Second, I don't know whether this is the author's general philosophy or whether it comes out of his main character's experience of living with murder on his conscience, to the tune of around one victim a month for 167 years, starting with the love of his life. How does Jake Marlowe make peace with himself? He does so by embracing the nihilist view that "There is no God and that is his only commandment." In other words, moral distinctions like "good" and "evil" have become meaningless; there is only survival and appetite in this life, and nonexistence hereafter. I frankly believe this worldview is what makes the worst monsters possible; and I'm talking about real-life monsters here. At times of great distress Jake appeals, perhaps blasphemously, to whatever god may be up there, or if none, to the spirit of Story. I'm not sure even the latter appeal isn't blasphemy.

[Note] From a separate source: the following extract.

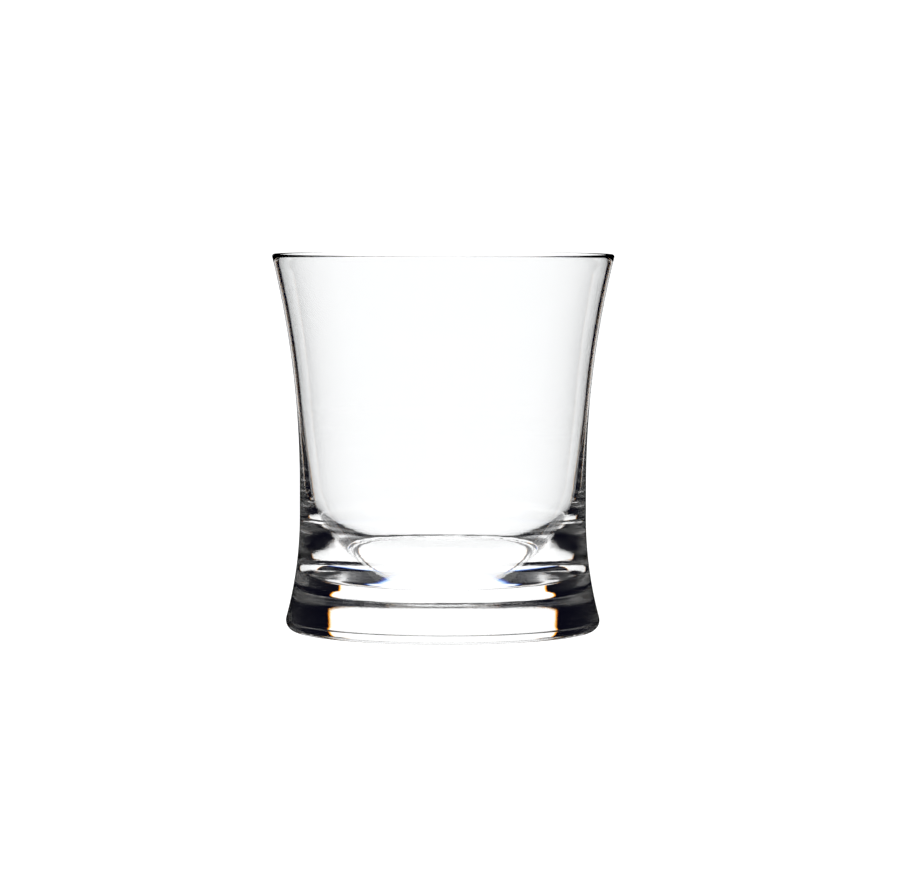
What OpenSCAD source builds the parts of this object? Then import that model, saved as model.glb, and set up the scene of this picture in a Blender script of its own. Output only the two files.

If this story does a reader any good, it will most likely be by stimulating his disgust with the worldview it represents. Perhaps that's the authors intent. I don't know. But I would prefer to spend time with a book that exercises the reader's belief in noble conduct and heroic sacrifice. Why? Simply because we need more people in this world who can imagine themselves in that role, and who as a result might act accordingly. The supreme irony of this book is that, at the peak of a crescendo of suspense and horror, we actually see some of this type of heroism in action—albeit in the dark, morally complex context of a creature that kills and devours people.

Again, the last analysis is up to you. I want you to be prepared to face it, that's all. And then you and I can each decide for ourselves whether to continue reading the trilogy that begins with this book. Book 2 is titled Talulla Rising. The third book, By Blood We Live, was released in February of this year. Duncan's other books include a variety of adult stories focusing on love, death, and the macabre. Their titles include I, Lucifer and The Death of an Ordinary Man.